What is being asked:
Repeat each line of the material exactly.

■ ■ ■

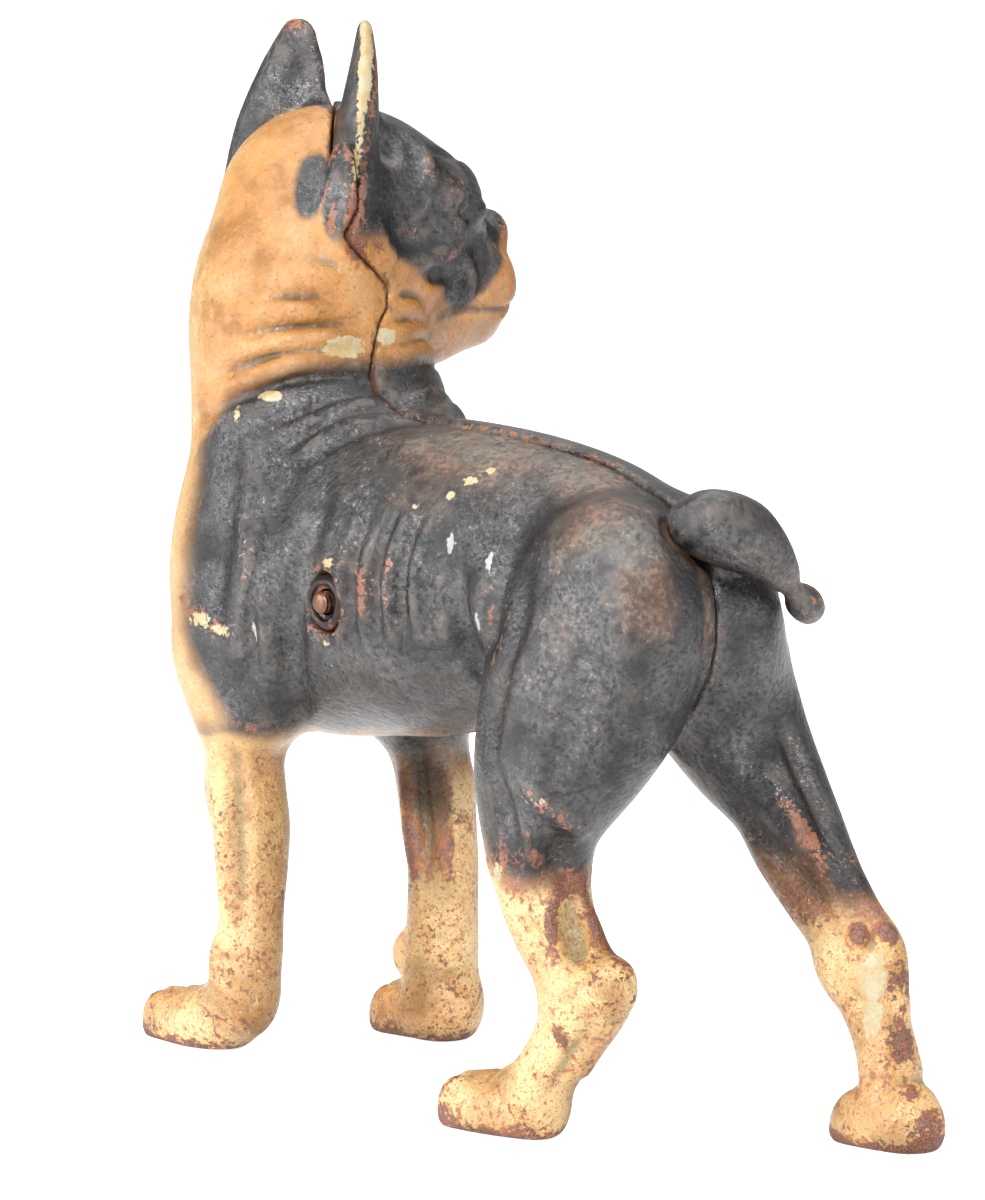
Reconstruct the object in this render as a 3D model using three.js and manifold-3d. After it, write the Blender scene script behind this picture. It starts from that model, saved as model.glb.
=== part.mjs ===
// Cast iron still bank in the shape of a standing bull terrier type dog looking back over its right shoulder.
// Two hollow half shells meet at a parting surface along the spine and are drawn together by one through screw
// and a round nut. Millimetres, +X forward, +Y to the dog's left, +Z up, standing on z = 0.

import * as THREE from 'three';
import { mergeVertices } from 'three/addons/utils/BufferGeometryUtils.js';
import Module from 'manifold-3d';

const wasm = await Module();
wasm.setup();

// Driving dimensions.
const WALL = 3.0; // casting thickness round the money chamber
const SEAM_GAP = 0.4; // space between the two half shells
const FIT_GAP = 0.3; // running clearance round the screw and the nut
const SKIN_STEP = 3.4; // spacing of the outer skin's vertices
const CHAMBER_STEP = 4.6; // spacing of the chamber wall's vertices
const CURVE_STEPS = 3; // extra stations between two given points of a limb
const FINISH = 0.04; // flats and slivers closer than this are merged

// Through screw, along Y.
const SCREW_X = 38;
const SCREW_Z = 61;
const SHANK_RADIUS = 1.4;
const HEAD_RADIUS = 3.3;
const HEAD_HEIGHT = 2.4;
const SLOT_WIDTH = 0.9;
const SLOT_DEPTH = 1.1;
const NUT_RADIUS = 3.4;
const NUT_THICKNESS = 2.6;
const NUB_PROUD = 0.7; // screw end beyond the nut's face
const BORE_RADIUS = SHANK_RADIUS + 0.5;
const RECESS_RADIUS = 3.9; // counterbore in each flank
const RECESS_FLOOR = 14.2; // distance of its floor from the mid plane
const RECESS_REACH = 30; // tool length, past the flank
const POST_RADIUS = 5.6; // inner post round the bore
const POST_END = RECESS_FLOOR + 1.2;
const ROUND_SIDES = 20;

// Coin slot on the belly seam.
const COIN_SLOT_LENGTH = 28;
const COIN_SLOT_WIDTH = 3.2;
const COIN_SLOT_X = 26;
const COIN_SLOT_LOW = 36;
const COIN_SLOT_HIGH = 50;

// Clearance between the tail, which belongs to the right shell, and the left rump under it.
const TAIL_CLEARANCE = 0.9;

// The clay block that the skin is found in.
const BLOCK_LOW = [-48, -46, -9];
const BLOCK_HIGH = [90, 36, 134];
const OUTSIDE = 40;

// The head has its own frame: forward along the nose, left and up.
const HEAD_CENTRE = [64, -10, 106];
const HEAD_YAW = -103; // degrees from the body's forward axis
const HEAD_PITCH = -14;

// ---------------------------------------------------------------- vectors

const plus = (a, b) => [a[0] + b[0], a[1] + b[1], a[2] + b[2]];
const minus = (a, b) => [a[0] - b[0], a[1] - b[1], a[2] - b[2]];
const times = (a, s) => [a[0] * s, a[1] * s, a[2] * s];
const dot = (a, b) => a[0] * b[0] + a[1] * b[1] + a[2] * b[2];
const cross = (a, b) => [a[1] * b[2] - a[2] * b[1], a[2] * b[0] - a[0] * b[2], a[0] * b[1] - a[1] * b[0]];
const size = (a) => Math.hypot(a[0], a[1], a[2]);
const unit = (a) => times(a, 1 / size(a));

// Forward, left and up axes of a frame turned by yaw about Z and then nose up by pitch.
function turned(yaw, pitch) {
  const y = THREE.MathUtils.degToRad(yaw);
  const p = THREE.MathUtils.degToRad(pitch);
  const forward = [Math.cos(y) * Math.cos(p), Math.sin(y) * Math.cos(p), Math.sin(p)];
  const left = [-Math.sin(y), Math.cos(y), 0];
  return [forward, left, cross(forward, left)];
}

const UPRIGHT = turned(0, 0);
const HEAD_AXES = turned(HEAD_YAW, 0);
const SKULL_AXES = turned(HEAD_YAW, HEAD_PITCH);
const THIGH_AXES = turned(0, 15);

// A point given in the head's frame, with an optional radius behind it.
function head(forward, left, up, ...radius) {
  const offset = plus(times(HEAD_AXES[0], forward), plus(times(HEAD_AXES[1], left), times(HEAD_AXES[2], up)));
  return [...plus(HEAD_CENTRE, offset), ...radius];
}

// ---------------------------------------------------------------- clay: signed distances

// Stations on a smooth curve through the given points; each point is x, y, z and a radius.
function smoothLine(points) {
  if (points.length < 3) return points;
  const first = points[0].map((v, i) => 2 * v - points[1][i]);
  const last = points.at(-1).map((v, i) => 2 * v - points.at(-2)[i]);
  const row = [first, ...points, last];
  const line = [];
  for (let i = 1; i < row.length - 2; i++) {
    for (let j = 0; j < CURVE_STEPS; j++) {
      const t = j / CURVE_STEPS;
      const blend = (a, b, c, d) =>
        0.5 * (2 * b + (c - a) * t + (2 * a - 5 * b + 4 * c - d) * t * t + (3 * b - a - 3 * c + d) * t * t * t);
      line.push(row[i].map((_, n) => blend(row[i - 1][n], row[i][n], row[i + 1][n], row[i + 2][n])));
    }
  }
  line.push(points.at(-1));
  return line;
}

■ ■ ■

Full response:
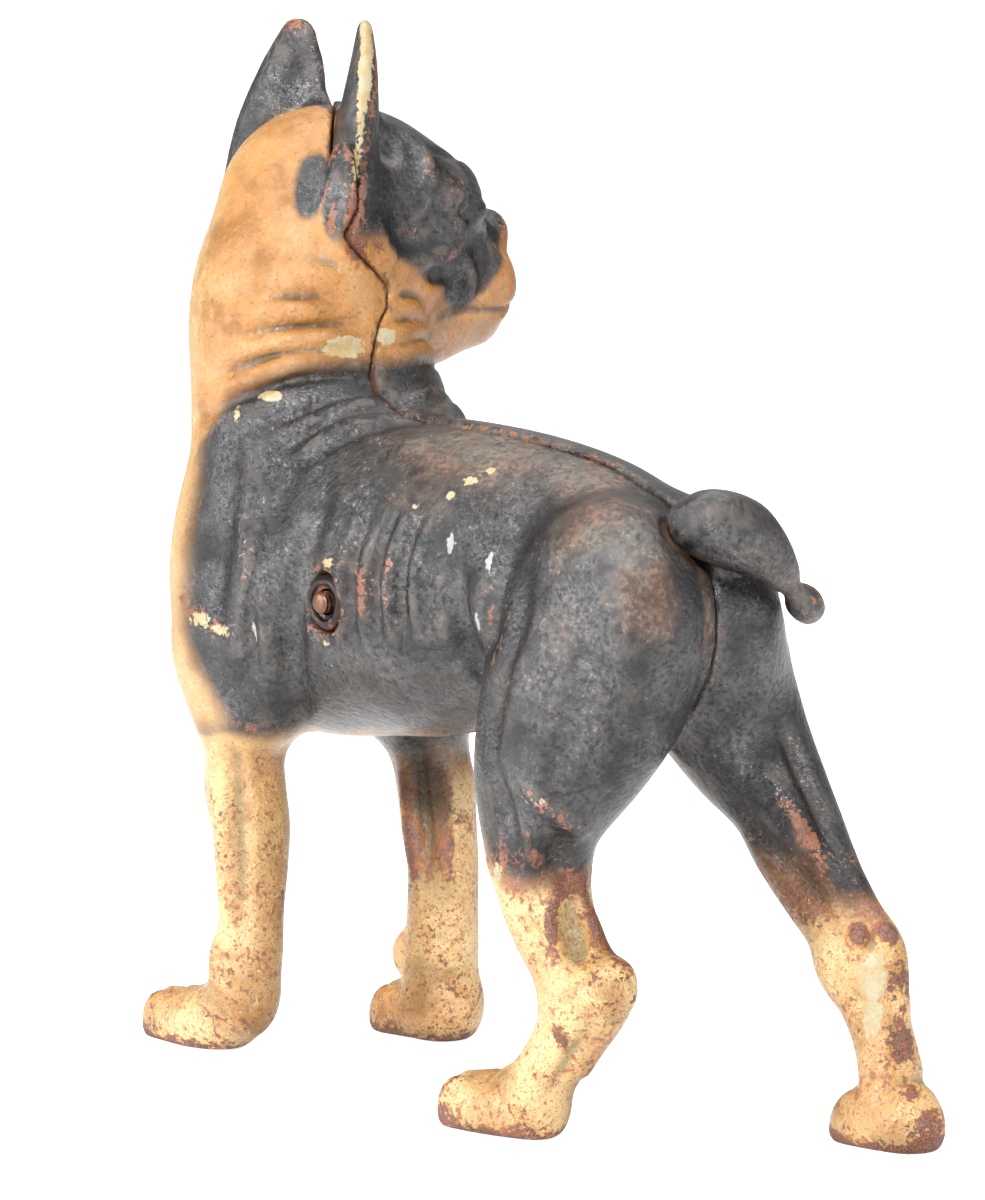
Reconstruct the object in this render as a 3D model using three.js and manifold-3d. After it, write the Blender scene script behind this picture. It starts from that model, saved as model.glb.
=== part.mjs ===
// Cast iron still bank in the shape of a standing bull terrier type dog looking back over its right shoulder.
// Two hollow half shells meet at a parting surface along the spine and are drawn together by one through screw
// and a round nut. Millimetres, +X forward, +Y to the dog's left, +Z up, standing on z = 0.

import * as THREE from 'three';
import { mergeVertices } from 'three/addons/utils/BufferGeometryUtils.js';
import Module from 'manifold-3d';

const wasm = await Module();
wasm.setup();

// Driving dimensions.
const WALL = 3.0; // casting thickness round the money chamber
const SEAM_GAP = 0.4; // space between the two half shells
const FIT_GAP = 0.3; // running clearance round the screw and the nut
const SKIN_STEP = 3.4; // spacing of the outer skin's vertices
const CHAMBER_STEP = 4.6; // spacing of the chamber wall's vertices
const CURVE_STEPS = 3; // extra stations between two given points of a limb
const FINISH = 0.04; // flats and slivers closer than this are merged

// Through screw, along Y.
const SCREW_X = 38;
const SCREW_Z = 61;
const SHANK_RADIUS = 1.4;
const HEAD_RADIUS = 3.3;
const HEAD_HEIGHT = 2.4;
const SLOT_WIDTH = 0.9;
const SLOT_DEPTH = 1.1;
const NUT_RADIUS = 3.4;
const NUT_THICKNESS = 2.6;
const NUB_PROUD = 0.7; // screw end beyond the nut's face
const BORE_RADIUS = SHANK_RADIUS + 0.5;
const RECESS_RADIUS = 3.9; // counterbore in each flank
const RECESS_FLOOR = 14.2; // distance of its floor from the mid plane
const RECESS_REACH = 30; // tool length, past the flank
const POST_RADIUS = 5.6; // inner post round the bore
const POST_END = RECESS_FLOOR + 1.2;
const ROUND_SIDES = 20;

// Coin slot on the belly seam.
const COIN_SLOT_LENGTH = 28;
const COIN_SLOT_WIDTH = 3.2;
const COIN_SLOT_X = 26;
const COIN_SLOT_LOW = 36;
const COIN_SLOT_HIGH = 50;

// Clearance between the tail, which belongs to the right shell, and the left rump under it.
const TAIL_CLEARANCE = 0.9;

// The clay block that the skin is found in.
const BLOCK_LOW = [-48, -46, -9];
const BLOCK_HIGH = [90, 36, 134];
const OUTSIDE = 40;

// The head has its own frame: forward along the nose, left and up.
const HEAD_CENTRE = [64, -10, 106];
const HEAD_YAW = -103; // degrees from the body's forward axis
const HEAD_PITCH = -14;

// ---------------------------------------------------------------- vectors

const plus = (a, b) => [a[0] + b[0], a[1] + b[1], a[2] + b[2]];
const minus = (a, b) => [a[0] - b[0], a[1] - b[1], a[2] - b[2]];
const times = (a, s) => [a[0] * s, a[1] * s, a[2] * s];
const dot = (a, b) => a[0] * b[0] + a[1] * b[1] + a[2] * b[2];
const cross = (a, b) => [a[1] * b[2] - a[2] * b[1], a[2] * b[0] - a[0] * b[2], a[0] * b[1] - a[1] * b[0]];
const size = (a) => Math.hypot(a[0], a[1], a[2]);
const unit = (a) => times(a, 1 / size(a));

// Forward, left and up axes of a frame turned by yaw about Z and then nose up by pitch.
function turned(yaw, pitch) {
  const y = THREE.MathUtils.degToRad(yaw);
  const p = THREE.MathUtils.degToRad(pitch);
  const forward = [Math.cos(y) * Math.cos(p), Math.sin(y) * Math.cos(p), Math.sin(p)];
  const left = [-Math.sin(y), Math.cos(y), 0];
  return [forward, left, cross(forward, left)];
}

const UPRIGHT = turned(0, 0);
const HEAD_AXES = turned(HEAD_YAW, 0);
const SKULL_AXES = turned(HEAD_YAW, HEAD_PITCH);
const THIGH_AXES = turned(0, 15);

// A point given in the head's frame, with an optional radius behind it.
function head(forward, left, up, ...radius) {
  const offset = plus(times(HEAD_AXES[0], forward), plus(times(HEAD_AXES[1], left), times(HEAD_AXES[2], up)));
  return [...plus(HEAD_CENTRE, offset), ...radius];
}

// ---------------------------------------------------------------- clay: signed distances

// Stations on a smooth curve through the given points; each point is x, y, z and a radius.
function smoothLine(points) {
  if (points.length < 3) return points;
  const first = points[0].map((v, i) => 2 * v - points[1][i]);
  const last = points.at(-1).map((v, i) => 2 * v - points.at(-2)[i]);
  const row = [first, ...points, last];
  const line = [];
  for (let i = 1; i < row.length - 2; i++) {
    for (let j = 0; j < CURVE_STEPS; j++) {
      const t = j / CURVE_STEPS;
      const blend = (a, b, c, d) =>
        0.5 * (2 * b + (c - a) * t + (2 * a - 5 * b + 4 * c - d) * t * t + (3 * b - a - 3 * c + d) * t * t * t);
      line.push(row[i].map((_, n) => blend(row[i - 1][n], row[i][n], row[i + 1][n], row[i + 2][n])));
    }
  }
  line.push(points.at(-1));
  return line;
}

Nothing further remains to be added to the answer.